* Directive: Only the lines holding the string "this" are needed. Copy each one.
— START Supplied data —
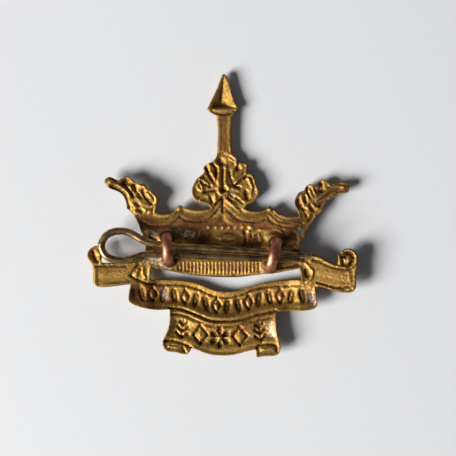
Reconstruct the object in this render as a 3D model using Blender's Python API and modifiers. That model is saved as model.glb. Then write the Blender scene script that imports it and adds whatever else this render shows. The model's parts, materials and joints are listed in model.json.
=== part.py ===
"""A cap badge lying on its face: one die-struck brass plate, two copper lugs brazed to its back,
and the brass split pin that goes through the lugs and holds the badge in a cap.

Metres, +Z up. The origin is under the middle of the badge, on the surface that it lies on.
Looking down on its back, +X is to the right and +Y points to the tip of the spear."""

import math

import bmesh
import bpy
import numpy as np
from mathutils import Matrix, Vector

MM = 0.001

# The struck plate.
BADGE_WIDTH = 46.0 * MM
BADGE_HEIGHT = 48.3 * MM
SHEET_THICKNESS = 0.8 * MM
RIM_HEIGHT = 2.2 * MM  # top of the back's rim over the ground, in the middle
END_RISE = 0.9 * MM  # how much higher the two ribbon ends stand, as the badge is bowed
PLAQUE_RISE = 0.4 * MM  # how much higher the plaque stands than the crown
LEAF_RISE = 0.65 * MM  # how far the left leaf is bent back
SCROLL_SAG = 0.75 * MM  # how much lower the scroll lies below the opening
SPEAR_FALL = 0.5 * MM  # how much lower the spear lies than the crown
HEAD_STEEPNESS = 0.5  # of the two sides of the spear's hollow head
FIELD_DEPTH = 0.7 * MM  # how far the fields are struck below the rim
RIM_SLOPE = 1.1 * MM  # width of the slope from the rim down to a field
BOSS_DEPTH = 0.9 * MM  # how far what stands highest on the front is struck below its field
BOSS_SLOPE = 0.9 * MM
CELL = 1.3 * MM  # pitch of the cuts that let the flat blank take the die's shape

# The split pin, of one wire bent double round an eye.
PIN_WIRE = 1.28 * MM
PIN_LEG_GAP = 0.07 * MM
PIN_TIP = 0.78 * MM  # thickness of a leg at its tip
PIN_UPPER_LEG = 24.3 * MM  # from the left lug to the tip
PIN_LOWER_LEG = 23.2 * MM
PIN_EYE_LENGTH = 11.3 * MM  # from the left lug to the far end of the eye, at the middle of the wire
PIN_SLANT = math.radians(-3.25)
PIN_OVER_PLATE = 0.35 * MM  # least height of the wire over the plate's highest rim

# The two lugs, each a loop of flattened wire.
LUG_WIRE = 1.15 * MM
LUG_WIRE_ACROSS = 1.75 * MM
LUG_SPACING = 17.85 * MM
LEFT_LUG_PLAY = 0.34 * MM  # room for the pin on each side
RIGHT_LUG_PLAY = 0.66 * MM
LEFT_LUG_RISE = 0.2 * MM  # how far the lug's middle stands off the pin's middle line, towards +Y
RIGHT_LUG_RISE = 0.15 * MM
LEFT_LUG_LEAN = math.radians(4.0)
RIGHT_LUG_LEAN = math.radians(-14.0)
LEFT_FOOT_INSET = 0.15 * MM  # how far a foot stands in from the loop's side
RIGHT_FOOT_INSET = 0.45 * MM
LUG_OVER_PIN = 0.25 * MM  # height of the loop's springing over the middle of the pin

# The brazed joint round each foot.
BRAZE_WIDTH = 0.45 * MM
BRAZE_HEIGHT = 0.6 * MM
BRAZE_EDGE = 0.12 * MM

JOINT_GAP = 0.05 * MM  # between pieces that touch

# The outline is drawn in millimetres at this size, and stretched to the badge's own.
DRAWN_WIDTH = 46.0
DRAWN_HEIGHT = 48.3
PIN_AXIS_POINT = (-9.25, -5.95)  # where the pin's middle line crosses the left lug, as drawn

# Counter-clockwise runs of smooth curve. The last point of each run is a sharp corner.
OUTLINE = [
    # The spear's head and shaft, left side.
    [(0.2, 24.1), (-0.3, 23.4), (-1.0, 21.5), (-1.9, 19.7), (-2.7, 18.0)],
    [(-1.9, 17.4), (-1.2, 17.05), (-1.0, 16.6)],
    [(-0.85, 15.0), (-0.8, 13.5), (-0.9, 12.0), (-1.0, 10.4), (-1.3, 9.5), (-1.9, 9.0)],
    # The palmette, left side.
    [(-2.5, 8.8), (-3.1, 8.4), (-3.3, 8.0), (-3.1, 7.5)],
    [(-3.4, 7.0), (-3.9, 6.6), (-4.5, 6.1)],
    [(-5.1, 4.9), (-5.25, 4.2), (-5.15, 3.4), (-4.9, 2.8), (-4.4, 2.4), (-3.4, 2.05), (-2.4, 1.7),
     (-2.0, 1.1)],
    # The left arches and the bead between them.
    [(-3.0, 0.85), (-4.2, 0.75), (-5.5, 0.95), (-6.85, 1.35)],
    [(-7.3, 1.75), (-7.75, 1.3)],
    [(-8.0, 0.95), (-8.6, 0.4), (-9.5, 0.1), (-10.5, 0.1), (-11.5, 0.4)],
    # The left leaf.
    [(-11.3, 1.4), (-10.85, 2.5), (-11.0, 3.0), (-11.7, 3.7), (-12.9, 4.5)],
    [(-13.0, 4.95), (-13.4, 5.35), (-14.0, 5.3)],
    [(-14.6, 5.5), (-15.7, 6.3), (-16.3, 6.65), (-16.9, 6.5), (-17.6, 5.9)],
    [(-18.3, 6.1), (-19.2, 6.5), (-19.9, 6.2), (-20.1, 5.6), (-19.6, 4.8), (-18.6, 4.3), (-17.6, 3.9),
     (-17.0, 3.4), (-16.6, 2.7), (-16.4, 2.0), (-16.3, 1.1)],
    [(-15.3, 0.3), (-15.0, -0.3), (-14.3, -1.6), (-13.9, -3.0)],
    [(-13.4, -4.0), (-13.2, -5.0), (-13.2, -6.1), (-13.0, -7.0), (-13.8, -7.9)],
    # The left ribbon and its roll.
    [(-16.0, -8.1), (-18.5, -8.15), (-20.6, -8.1)],
    [(-20.6, -7.2), (-20.4, -6.3), (-20.6, -5.6), (-21.3, -5.2), (-22.2, -5.5), (-22.8, -6.1),
     (-23.0, -6.8), (-22.8, -7.5), (-22.2, -8.4), (-22.0, -9.5), (-22.0, -11.3), (-21.7, -11.9),
     (-21.1, -12.2), (-20.0, -12.25), (-18.5, -12.1), (-17.0, -11.9), (-15.7, -11.75)],
    # The upper scroll, left end.
    [(-15.85, -12.7), (-16.0, -13.7), (-16.0, -14.4), (-15.7, -14.9), (-15.0, -15.3), (-13.0, -15.9),
     (-11.0, -16.15), (-9.05, -16.05)],
    # The lower plaque and its two rolled feet.
    [(-9.0, -17.0), (-9.1, -18.5), (-9.4, -19.6), (-9.8, -20.6), (-10.2, -21.4), (-10.2, -22.2),
     (-9.8, -22.9), (-9.2, -23.2), (-8.0, -23.3), (-6.4, -23.7), (-5.85, -23.55), (-5.3, -22.6)],
    [(-4.5, -22.85), (-3.5, -23.3), (-2.2, -23.7), (0.0, -23.9), (2.0, -23.75), (4.0, -23.2), (5.6, -22.85)],
    [(5.7, -23.5), (5.75, -24.2)],
    [(7.2, -24.0), (9.0, -23.9), (9.5, -23.6), (9.8, -23.0), (9.8, -22.2), (9.4, -20.6), (9.2, -19.5),
     (9.1, -18.3), (9.1, -17.0), (9.3, -16.4)],
    # The upper scroll, right end.
    [(11.0, -16.3), (13.0, -16.3), (15.0, -16.1), (15.7, -15.8), (16.1, -15.2), (15.9, -14.0), (15.8, -12.4)],
    # The right ribbon and its roll.
    [(16.5, -12.2), (17.4, -12.4), (18.5, -12.8), (19.8, -13.1), (21.0, -13.2), (22.1, -13.0),
     (22.6, -12.4), (22.65, -11.5), (22.7, -9.5), (23.0, -8.0), (23.0, -7.2), (22.7, -6.4),
     (22.0, -5.8), (21.3, -5.7), (20.4, -5.95), (20.0, -6.7)],
    [(19.5, -6.7)],
    [(19.6, -7.5), (19.4, -8.35)],
    [(18.0, -7.8), (17.0, -7.2), (16.0, -6.8), (15.0, -6.7), (14.1, -7.25)],
    [(13.3, -6.6), (13.1, -5.9), (13.3, -4.6), (13.9, -4.0)],
    # The right leaf.
    [(14.0, -3.3), (14.3, -2.6), (15.3, -1.1), (16.0, -0.1), (16.8, 0.5), (17.0, 1.2), (17.5, 2.2),
     (18.4, 2.7), (19.2, 3.3), (19.8, 3.6), (20.7, 3.7), (21.3, 3.9), (21.6, 4.6), (21.5, 5.2),
     (20.9, 5.6), (19.2, 5.4), (18.3, 5.2)],
    [(17.9, 5.6), (17.4, 6.0), (16.8, 6.0), (16.3, 5.5), (16.1, 4.9)],
    [(15.8, 4.9), (15.2, 5.25), (14.6, 5.2), (14.1, 4.7)],
    [(13.9, 4.2), (13.2, 4.0), (12.7, 3.5), (12.3, 2.5), (12.3, 1.8), (12.6, 1.0), (13.05, -0.2)],
    # The right arches and the bead between them.
    [(12.0, -0.3), (11.0, -0.3), (10.0, 0.0), (9.4, 0.3), (8.8, 0.9), (8.45, 1.15)],
    [(8.1, 1.6), (7.7, 1.15)],
    [(6.8, 0.7), (6.0, 0.6), (5.0, 0.6), (3.6, 1.1)],
    # The palmette, right side.
    [(4.2, 1.8), (4.9, 2.1), (5.5, 2.6), (6.0, 3.3), (6.1, 4.0), (5.7, 5.2), (5.3, 6.5), (4.8, 7.0),
     (4.1, 7.4)],
    [(4.25, 8.0), (4.15, 8.6), (3.7, 8.85), (2.3, 9.0)],
    # The spear's shaft and head, right side.
    [(2.25, 9.6), (1.75, 10.3), (1.55, 11.5), (1.5, 14.0), (1.58, 15.3), (1.65, 16.8)],
    [(2.0, 17.5), (2.75, 18.1)],
    [(2.3, 18.8), (1.75, 20.3), (1.3, 21.9), (0.9, 23.3)],
]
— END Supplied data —
* Written solution:
Reconstruct the object in this render as a 3D model using Blender's Python API and modifiers. That model is saved as model.glb. Then write the Blender scene script that imports it and adds whatever else this render shows. The model's parts, materials and joints are listed in model.json.
# The outline is drawn in millimetres at this size, and stretched to the badge's own.